The lines to print start at the one containing "spot[2] + roofTop))" and end at the one containing "obj.data.transform(world)"; print them exactly, ends included, and only them.
════════
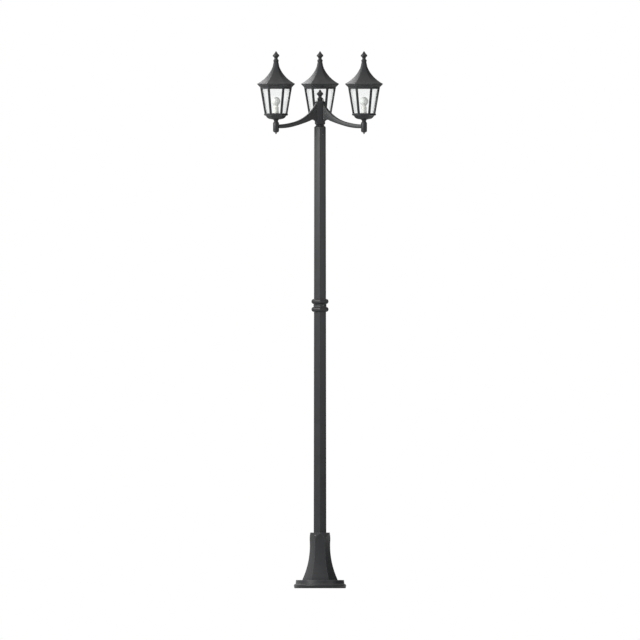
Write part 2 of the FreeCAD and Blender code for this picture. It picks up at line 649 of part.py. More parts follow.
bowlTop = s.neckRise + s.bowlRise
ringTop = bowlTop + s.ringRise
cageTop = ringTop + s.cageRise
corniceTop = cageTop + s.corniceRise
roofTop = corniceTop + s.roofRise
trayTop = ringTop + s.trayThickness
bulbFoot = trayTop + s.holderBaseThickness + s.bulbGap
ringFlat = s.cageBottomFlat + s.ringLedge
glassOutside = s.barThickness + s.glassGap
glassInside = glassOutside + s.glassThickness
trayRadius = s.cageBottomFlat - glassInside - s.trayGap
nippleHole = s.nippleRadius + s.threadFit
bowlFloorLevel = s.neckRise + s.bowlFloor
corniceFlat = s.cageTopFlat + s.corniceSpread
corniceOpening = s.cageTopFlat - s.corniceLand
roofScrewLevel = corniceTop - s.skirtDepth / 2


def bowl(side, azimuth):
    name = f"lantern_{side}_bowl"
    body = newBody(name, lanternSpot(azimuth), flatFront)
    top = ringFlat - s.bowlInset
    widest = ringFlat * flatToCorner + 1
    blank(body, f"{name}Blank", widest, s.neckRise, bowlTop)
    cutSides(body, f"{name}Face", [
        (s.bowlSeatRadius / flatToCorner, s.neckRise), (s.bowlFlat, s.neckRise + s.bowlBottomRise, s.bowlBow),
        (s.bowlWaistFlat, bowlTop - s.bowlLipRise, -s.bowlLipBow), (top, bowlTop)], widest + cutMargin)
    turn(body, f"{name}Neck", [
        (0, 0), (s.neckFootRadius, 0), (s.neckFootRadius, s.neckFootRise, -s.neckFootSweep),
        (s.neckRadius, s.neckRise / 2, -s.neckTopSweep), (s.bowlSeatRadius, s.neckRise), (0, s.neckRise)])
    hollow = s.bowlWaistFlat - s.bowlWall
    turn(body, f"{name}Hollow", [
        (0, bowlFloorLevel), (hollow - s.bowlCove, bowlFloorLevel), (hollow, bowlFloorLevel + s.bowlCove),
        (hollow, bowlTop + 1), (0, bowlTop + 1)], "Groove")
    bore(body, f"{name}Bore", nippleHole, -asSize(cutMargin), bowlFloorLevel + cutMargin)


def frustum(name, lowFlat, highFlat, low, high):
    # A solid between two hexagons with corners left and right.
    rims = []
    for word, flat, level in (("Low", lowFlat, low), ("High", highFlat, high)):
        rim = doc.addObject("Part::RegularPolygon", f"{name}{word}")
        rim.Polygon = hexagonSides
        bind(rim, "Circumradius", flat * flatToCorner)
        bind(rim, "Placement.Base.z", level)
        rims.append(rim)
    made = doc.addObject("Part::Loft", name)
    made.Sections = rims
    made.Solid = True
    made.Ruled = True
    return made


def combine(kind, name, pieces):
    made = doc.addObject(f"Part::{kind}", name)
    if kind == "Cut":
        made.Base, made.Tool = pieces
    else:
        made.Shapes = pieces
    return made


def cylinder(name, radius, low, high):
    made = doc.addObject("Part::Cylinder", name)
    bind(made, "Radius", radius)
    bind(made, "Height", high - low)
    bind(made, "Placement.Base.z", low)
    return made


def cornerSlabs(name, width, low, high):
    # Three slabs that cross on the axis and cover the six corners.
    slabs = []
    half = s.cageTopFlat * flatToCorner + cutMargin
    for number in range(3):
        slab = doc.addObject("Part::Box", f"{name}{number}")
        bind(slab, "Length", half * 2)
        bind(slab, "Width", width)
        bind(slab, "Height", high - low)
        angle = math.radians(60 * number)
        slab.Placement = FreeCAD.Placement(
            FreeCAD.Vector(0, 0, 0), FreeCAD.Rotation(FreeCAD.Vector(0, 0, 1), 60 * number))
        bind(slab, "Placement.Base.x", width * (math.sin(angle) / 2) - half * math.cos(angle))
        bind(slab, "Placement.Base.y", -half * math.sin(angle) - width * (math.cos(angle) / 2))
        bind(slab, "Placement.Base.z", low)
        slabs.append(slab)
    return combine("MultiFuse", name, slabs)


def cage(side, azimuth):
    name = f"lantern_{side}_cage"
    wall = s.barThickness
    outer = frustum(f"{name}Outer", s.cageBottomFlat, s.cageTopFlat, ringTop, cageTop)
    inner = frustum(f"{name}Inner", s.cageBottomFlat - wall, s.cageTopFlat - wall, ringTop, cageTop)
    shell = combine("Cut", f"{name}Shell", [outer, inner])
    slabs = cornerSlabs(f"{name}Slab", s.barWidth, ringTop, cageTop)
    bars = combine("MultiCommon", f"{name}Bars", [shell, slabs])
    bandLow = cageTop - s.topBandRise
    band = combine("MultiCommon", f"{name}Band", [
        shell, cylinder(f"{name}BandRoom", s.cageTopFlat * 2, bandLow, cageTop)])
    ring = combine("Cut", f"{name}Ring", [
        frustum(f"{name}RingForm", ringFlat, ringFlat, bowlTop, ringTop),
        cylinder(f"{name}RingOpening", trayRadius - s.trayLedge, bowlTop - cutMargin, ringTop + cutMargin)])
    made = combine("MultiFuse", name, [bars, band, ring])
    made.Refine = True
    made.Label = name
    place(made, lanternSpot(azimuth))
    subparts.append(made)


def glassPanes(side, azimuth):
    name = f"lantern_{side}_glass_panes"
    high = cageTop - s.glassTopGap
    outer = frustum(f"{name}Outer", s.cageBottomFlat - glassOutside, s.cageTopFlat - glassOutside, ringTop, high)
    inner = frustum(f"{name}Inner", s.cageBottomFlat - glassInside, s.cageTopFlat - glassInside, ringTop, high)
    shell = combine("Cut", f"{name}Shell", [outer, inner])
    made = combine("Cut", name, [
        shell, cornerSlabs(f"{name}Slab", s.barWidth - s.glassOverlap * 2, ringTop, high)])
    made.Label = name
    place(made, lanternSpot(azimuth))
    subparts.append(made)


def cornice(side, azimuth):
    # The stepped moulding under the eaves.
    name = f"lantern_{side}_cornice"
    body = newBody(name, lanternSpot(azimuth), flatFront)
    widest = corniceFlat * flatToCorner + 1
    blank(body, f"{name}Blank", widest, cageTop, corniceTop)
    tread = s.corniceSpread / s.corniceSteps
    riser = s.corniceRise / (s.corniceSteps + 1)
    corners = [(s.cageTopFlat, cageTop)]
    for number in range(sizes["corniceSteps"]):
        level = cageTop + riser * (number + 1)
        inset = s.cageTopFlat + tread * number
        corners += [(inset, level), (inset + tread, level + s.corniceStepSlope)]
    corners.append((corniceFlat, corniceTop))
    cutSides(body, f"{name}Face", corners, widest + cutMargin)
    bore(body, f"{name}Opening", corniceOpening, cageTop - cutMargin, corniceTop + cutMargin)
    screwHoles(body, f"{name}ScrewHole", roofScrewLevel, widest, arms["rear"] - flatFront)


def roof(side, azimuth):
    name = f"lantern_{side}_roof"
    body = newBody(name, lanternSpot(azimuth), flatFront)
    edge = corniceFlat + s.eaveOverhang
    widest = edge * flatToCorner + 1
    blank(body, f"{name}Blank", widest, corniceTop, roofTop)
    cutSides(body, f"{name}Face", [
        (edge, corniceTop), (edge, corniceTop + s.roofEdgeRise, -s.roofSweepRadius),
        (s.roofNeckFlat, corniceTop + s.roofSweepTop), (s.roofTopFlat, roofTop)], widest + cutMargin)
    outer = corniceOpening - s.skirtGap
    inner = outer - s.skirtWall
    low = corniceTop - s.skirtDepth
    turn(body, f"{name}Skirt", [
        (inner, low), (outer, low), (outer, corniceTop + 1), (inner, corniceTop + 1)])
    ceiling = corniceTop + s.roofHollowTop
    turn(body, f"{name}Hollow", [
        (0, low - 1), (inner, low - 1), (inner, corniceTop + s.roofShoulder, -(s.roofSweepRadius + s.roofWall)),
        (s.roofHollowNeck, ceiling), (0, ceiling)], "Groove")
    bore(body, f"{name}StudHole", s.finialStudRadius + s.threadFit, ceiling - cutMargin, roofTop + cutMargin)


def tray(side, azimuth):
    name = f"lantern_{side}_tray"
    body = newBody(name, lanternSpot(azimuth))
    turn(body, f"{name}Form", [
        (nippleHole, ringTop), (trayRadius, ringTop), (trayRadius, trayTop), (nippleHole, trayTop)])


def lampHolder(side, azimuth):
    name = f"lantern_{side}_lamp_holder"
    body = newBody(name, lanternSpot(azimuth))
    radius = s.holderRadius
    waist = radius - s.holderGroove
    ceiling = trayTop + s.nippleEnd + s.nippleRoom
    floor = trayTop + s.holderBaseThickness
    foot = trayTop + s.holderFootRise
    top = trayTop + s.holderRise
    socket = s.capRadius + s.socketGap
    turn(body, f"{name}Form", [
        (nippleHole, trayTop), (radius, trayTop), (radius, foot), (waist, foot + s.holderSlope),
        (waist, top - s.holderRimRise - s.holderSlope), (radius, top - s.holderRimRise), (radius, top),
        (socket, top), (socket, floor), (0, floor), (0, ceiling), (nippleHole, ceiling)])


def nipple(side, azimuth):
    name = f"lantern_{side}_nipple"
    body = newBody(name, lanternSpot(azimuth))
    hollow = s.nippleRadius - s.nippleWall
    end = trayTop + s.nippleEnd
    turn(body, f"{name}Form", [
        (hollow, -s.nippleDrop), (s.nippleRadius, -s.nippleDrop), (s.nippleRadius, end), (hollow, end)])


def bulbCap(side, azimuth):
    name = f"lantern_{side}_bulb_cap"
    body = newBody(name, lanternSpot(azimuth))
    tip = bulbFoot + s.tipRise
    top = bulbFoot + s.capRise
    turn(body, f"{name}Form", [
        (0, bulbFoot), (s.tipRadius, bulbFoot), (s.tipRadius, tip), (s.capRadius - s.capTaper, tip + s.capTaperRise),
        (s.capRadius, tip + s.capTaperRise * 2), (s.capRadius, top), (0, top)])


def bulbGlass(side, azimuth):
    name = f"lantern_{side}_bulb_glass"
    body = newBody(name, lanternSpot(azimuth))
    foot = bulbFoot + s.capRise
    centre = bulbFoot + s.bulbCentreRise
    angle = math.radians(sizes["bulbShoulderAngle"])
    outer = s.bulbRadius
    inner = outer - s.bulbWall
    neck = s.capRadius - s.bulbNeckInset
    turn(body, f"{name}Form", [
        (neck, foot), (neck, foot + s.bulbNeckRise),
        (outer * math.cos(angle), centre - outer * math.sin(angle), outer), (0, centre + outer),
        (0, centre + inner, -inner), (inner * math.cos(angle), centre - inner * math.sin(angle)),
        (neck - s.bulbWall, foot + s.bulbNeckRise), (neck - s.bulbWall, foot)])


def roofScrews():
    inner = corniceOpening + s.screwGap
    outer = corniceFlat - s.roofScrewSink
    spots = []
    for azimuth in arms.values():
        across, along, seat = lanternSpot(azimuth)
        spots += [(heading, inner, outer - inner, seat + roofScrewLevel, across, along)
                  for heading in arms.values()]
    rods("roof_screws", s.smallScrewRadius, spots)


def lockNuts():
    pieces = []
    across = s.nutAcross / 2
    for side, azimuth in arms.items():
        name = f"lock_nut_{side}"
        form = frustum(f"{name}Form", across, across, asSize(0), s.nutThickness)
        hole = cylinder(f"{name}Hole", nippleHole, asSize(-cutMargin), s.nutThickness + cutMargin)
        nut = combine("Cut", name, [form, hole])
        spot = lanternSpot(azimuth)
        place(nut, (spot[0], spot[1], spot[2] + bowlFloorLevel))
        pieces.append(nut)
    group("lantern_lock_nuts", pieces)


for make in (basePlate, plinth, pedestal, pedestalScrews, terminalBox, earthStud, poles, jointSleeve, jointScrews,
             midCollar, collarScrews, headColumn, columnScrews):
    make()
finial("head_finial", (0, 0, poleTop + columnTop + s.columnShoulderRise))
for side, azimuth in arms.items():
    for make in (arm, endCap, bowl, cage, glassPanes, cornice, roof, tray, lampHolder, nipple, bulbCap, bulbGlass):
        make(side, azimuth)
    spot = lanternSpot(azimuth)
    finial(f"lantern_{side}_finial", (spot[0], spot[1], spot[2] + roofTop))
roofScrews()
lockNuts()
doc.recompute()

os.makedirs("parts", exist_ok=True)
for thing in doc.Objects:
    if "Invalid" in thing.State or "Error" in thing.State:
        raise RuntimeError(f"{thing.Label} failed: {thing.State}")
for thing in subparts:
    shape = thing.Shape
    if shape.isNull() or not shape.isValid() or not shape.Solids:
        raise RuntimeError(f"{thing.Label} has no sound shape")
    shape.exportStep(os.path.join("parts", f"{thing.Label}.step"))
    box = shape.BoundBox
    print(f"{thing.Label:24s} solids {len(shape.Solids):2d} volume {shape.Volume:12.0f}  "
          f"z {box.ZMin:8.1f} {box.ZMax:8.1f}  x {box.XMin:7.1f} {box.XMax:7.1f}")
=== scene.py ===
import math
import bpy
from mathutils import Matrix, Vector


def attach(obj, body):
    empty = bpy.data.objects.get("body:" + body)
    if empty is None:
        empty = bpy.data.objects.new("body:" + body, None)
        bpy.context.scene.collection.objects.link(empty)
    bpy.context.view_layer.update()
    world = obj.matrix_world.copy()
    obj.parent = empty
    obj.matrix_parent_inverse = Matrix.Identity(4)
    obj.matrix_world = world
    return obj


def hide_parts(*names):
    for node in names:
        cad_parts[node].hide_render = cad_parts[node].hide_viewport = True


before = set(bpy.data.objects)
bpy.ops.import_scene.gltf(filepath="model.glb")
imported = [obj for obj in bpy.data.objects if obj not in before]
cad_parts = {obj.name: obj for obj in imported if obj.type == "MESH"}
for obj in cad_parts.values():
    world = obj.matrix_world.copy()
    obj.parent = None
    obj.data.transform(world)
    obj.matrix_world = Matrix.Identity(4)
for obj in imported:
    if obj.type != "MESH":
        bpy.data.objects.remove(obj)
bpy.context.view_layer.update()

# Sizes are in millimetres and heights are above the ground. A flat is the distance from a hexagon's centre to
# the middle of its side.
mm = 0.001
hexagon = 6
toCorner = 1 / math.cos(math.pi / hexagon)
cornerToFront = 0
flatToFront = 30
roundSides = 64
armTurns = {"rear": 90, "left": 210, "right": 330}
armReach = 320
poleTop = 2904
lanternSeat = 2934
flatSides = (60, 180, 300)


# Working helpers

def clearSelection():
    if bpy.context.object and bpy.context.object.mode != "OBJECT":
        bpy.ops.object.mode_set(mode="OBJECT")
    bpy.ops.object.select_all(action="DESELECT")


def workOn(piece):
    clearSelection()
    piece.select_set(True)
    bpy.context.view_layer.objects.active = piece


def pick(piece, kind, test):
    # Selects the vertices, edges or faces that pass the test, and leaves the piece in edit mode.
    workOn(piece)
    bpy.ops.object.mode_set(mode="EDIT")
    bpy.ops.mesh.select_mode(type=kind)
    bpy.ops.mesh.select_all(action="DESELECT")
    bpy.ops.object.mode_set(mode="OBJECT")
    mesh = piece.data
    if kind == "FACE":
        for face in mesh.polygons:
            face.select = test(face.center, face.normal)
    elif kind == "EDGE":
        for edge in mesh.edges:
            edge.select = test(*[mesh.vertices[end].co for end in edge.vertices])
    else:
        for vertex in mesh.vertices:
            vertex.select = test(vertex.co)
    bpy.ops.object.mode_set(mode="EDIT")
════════
**Correct result**
    finial(f"lantern_{side}_finial", (spot[0], spot[1], spot[2] + roofTop))
roofScrews()
lockNuts()
doc.recompute()

os.makedirs("parts", exist_ok=True)
for thing in doc.Objects:
    if "Invalid" in thing.State or "Error" in thing.State:
        raise RuntimeError(f"{thing.Label} failed: {thing.State}")
for thing in subparts:
    shape = thing.Shape
    if shape.isNull() or not shape.isValid() or not shape.Solids:
        raise RuntimeError(f"{thing.Label} has no sound shape")
    shape.exportStep(os.path.join("parts", f"{thing.Label}.step"))
    box = shape.BoundBox
    print(f"{thing.Label:24s} solids {len(shape.Solids):2d} volume {shape.Volume:12.0f}  "
          f"z {box.ZMin:8.1f} {box.ZMax:8.1f}  x {box.XMin:7.1f} {box.XMax:7.1f}")
=== scene.py ===
import math
import bpy
from mathutils import Matrix, Vector


def attach(obj, body):
    empty = bpy.data.objects.get("body:" + body)
    if empty is None:
        empty = bpy.data.objects.new("body:" + body, None)
        bpy.context.scene.collection.objects.link(empty)
    bpy.context.view_layer.update()
    world = obj.matrix_world.copy()
    obj.parent = empty
    obj.matrix_parent_inverse = Matrix.Identity(4)
    obj.matrix_world = world
    return obj


def hide_parts(*names):
    for node in names:
        cad_parts[node].hide_render = cad_parts[node].hide_viewport = True


before = set(bpy.data.objects)
bpy.ops.import_scene.gltf(filepath="model.glb")
imported = [obj for obj in bpy.data.objects if obj not in before]
cad_parts = {obj.name: obj for obj in imported if obj.type == "MESH"}
for obj in cad_parts.values():
    world = obj.matrix_world.copy()
    obj.parent = None
    obj.data.transform(world)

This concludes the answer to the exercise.